On the second floor of the English Building is the English Building Art Space in the center of Vaduz. It was created in 2002. All of the exhibitions, installations, performances and other projects are presented on the large floor space here. They do not regard themselves as an art gallery but instead as a place where artistic opinions, ideas and promotions can be exchanged.
On the eastern side of the Peter-Kaiser Platz square you’ll find the government district. Here is the government building, parliament building and national archive.
The government building dates back to 1905 and is the official seat of the government of the Principality of Liechtenstein. Other buildings here include the house where composer Josef Gabriel Rheinberger was born, the St. Florin Parish Church from 1873 and the newly constructed parliament building. The government building dominates the southern entrance to the historic center of Vaduz, referred to as the “Stadtle”.
While you are enjoying all that the center of Vaduz or the “Stadtle” or “Small Town” has to offer don’t forget to walk about and admire all of the impressive sculptures on display. The heart of Vaduz offers visitors many shops, restaurants, cafes and cultural venues to explore. The area between the government district and the town hall is only open to pedestrians.
The African King by sculptor Gunther Stilling in Vladuz town center
By Vladuz Town Hall is the bust of Reigning Prince Franz Josef II by Kees Verkade. It was commissioned by the Municipality of Vaduz to mark the occassion Prince Franz Josef II 100th birthday.
At Peter Kaiser Platz Square is Figure in a Shelter by Henry Moore.
Walking along you’ll also see the bronze sculpture Grande Cavallo by Nag Arnoldi.
Opposite the town hall is the impressive Hochsitz by Robert Indermaur. The Hochsitz or Hunter’s Stand is part of the series known as Mountain Air.
At the entrance for Beckagassli from Vadiz town center you’ll find the granite sculpture Monoform 29 by Gottfried Honegger.
Next to the Vaduz Town Hall Square is an interesting bronze sculpture called Phoenix by Doris Buhler.

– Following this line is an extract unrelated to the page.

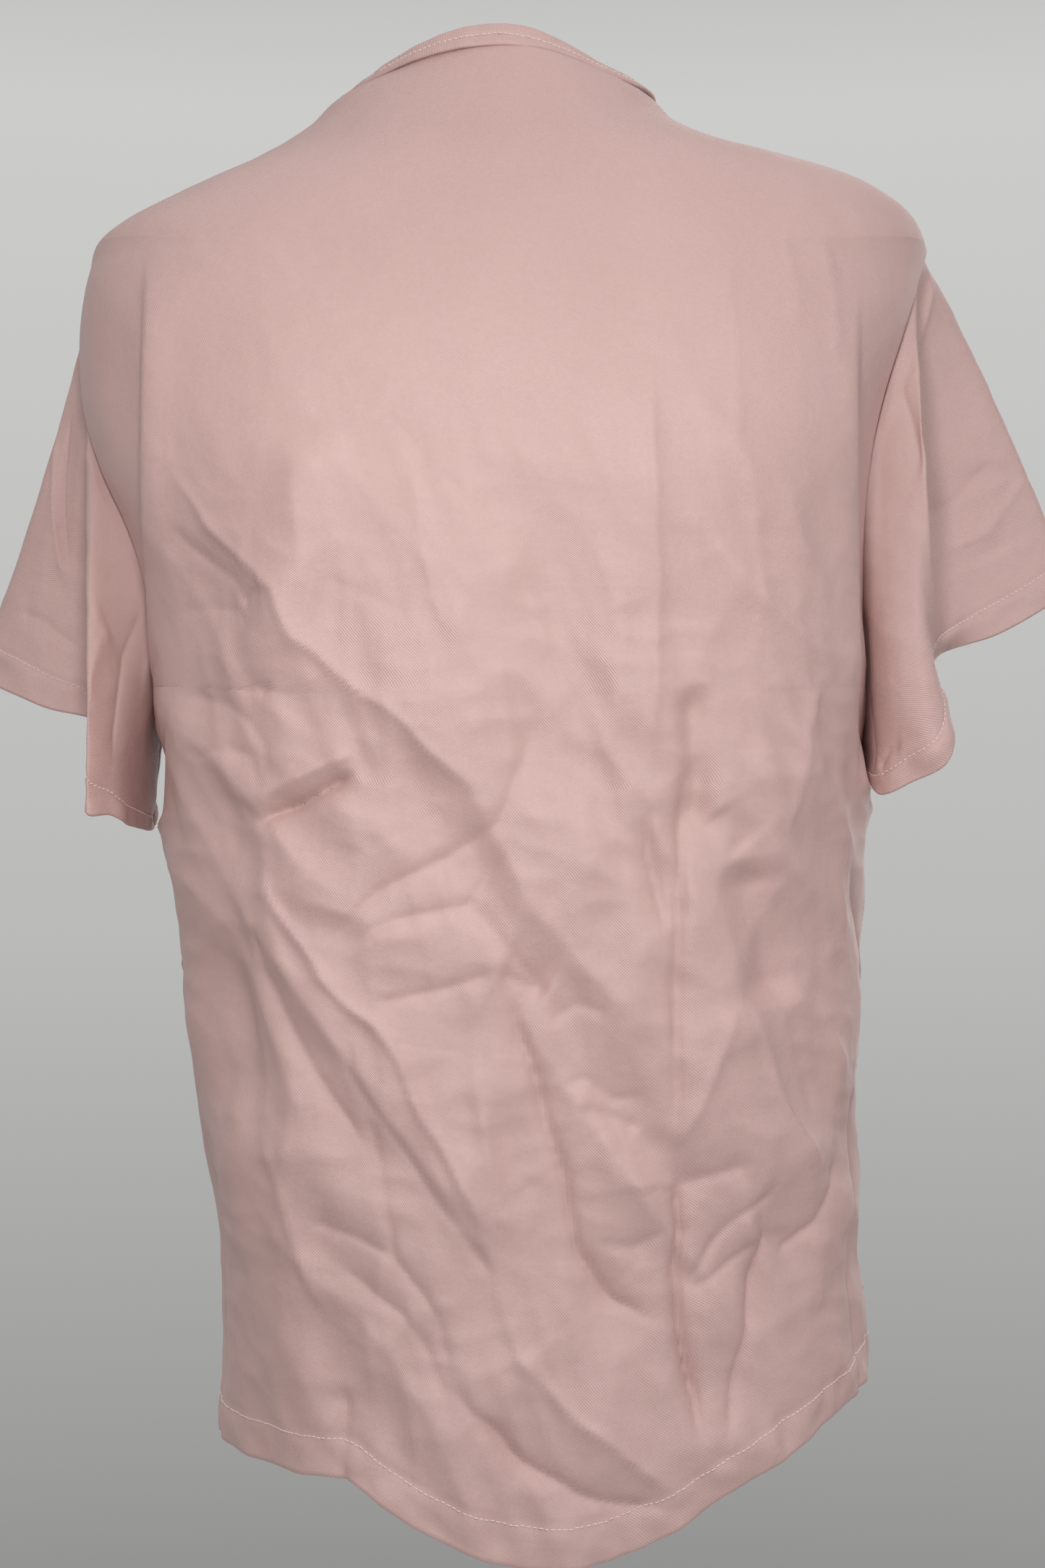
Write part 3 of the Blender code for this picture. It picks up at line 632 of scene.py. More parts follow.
def mesh_from(name, points, faces, flat=None):
    """A smooth mesh, with its flat layout in metres as UVs where it has one."""
    mesh = bpy.data.meshes.new(name)
    mesh.from_pydata(points.reshape(-1, 3).tolist(), [], faces)
    mesh.shade_smooth()
    if flat is not None:
        corners = flat.reshape(-1, 2)[np.reshape(faces, -1)]
        layer = mesh.uv_layers.new(name="cloth")
        layer.data.foreach_set("uv", corners.astype(np.float32).ravel())
    return mesh


def dress(piece, node, body="torso"):
    """The piece stands in for a CAD node, which is hidden, and moves with a body when one is given."""
    if body:
        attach(piece, body)
    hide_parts(node)


def grid_faces(rows, columns, closed, outward):
    """The faces of a grid of points, four corners each."""
    row, column = np.meshgrid(np.arange(rows - 1), np.arange(columns if closed else columns - 1),
                              indexing="ij")
    low = row * columns
    after = (column + 1) % columns
    faces = np.stack([low + column, low + after, low + columns + after, low + columns + column], -1)
    faces = faces.reshape(-1, 4)
    return faces if outward > 0 else faces[:, ::-1]


def cloth_object(name, points, flat, closed, outward, material, thickness=CLOTH):
    """A mesh through the grid, given its thickness."""
    faces = grid_faces(*points.shape[:2], closed, outward)
    piece = new_object(name, mesh_from(name, points, faces.tolist(), flat), material)
    shell = piece.modifiers.new("Thickness", "SOLIDIFY")
    shell.thickness = thickness
    shell.offset = 0.0
    return piece


def flat_layout(points, closed=False):
    """Distances along each row and up the middle column, in metres."""
    points = wrapped(points) if closed else points
    steps = np.linalg.norm(np.diff(points, axis=1), axis=-1)
    across = np.concatenate([np.zeros((len(points), 1)), np.cumsum(steps, 1)], 1)
    if not closed:
        across = across - across[:, -1:] / 2
    up = arc_lengths(points[:, points.shape[1] // 2])
    layout = np.stack([across, np.broadcast_to(up[:, None], across.shape)], -1)
    return layout[:, :-1] if closed else layout


def edge_distance(points):
    """How far each point lies from the nearer end of its row, in metres."""
    lengths = flat_layout(points)[..., 0]
    return (np.abs(lengths[:, :1]) - np.abs(lengths)).clip(0)


def declare_sheet(points, closed=False):
    """Wraps a closed piece's points and does nothing with them: no cut size is stated."""
    points = wrapped(points) if closed else points


# ---------------------------------------------------------------- materials

class Graph:
    """A node tree, with a short way to add each kind of node that is used more than once."""

    def __init__(self, tree):
        self.nodes = tree.nodes
        self.link = tree.links.new

    def maths(self, operation, *values):
        node = self.nodes.new("ShaderNodeMath")
        node.operation = operation
        for socket, value in zip(node.inputs, values):
            if isinstance(value, (int, float)):
                socket.default_value = value
            else:
                self.link(value, socket)
        return node.outputs[0]

    def split(self, vector):
        node = self.nodes.new("ShaderNodeSeparateXYZ")
        self.link(vector, node.inputs[0])
        return node.outputs

    def noise(self, scale, detail=2.0, roughness=0.5):
        """A noise field over the object's own places."""
        node = self.nodes.new("ShaderNodeTexNoise")
        node.inputs["Scale"].default_value = scale
        node.inputs["Detail"].default_value = detail
        node.inputs["Roughness"].default_value = roughness
        self.link(self.nodes.new("ShaderNodeTexCoord").outputs["Object"], node.inputs["Vector"])
        return node.outputs["Fac"]

    def bump(self, height, strength, distance, under=None):
        """The normal that a height field gives, on top of another one if there is one."""
        node = self.nodes.new("ShaderNodeBump")
        node.inputs["Strength"].default_value = strength
        node.inputs["Distance"].default_value = distance
        self.link(height, node.inputs["Height"])
        if under is not None:
            self.link(under, node.inputs["Normal"])
        return node.outputs["Normal"]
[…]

In front of the town hall is granite sculpture Progression of a Form in 3 Steles by Christian Megert. It was created from South African granite.
North of the Liechtenstein Museum of Fine Arts is the Reclining Woman by Fernando Botero. The reclining naked female figure is a symbol of the sleeping soul in figurative style.
Bronze sculpture Renaissance by Daniel Spoerri.
Bronze sculpture Standing Figure by Herbert Albrecht.
In the town center The Swiss Fountain by Roman Signer. This is not a fountain but a sculpted installation based on the theme of water.
By Kirchstrasse – Two Light Prisms by Heinz Mack made of special steamed glass.
Next to Vaduz Post Office – Z-Cube by Georg Malin. In polished bronze.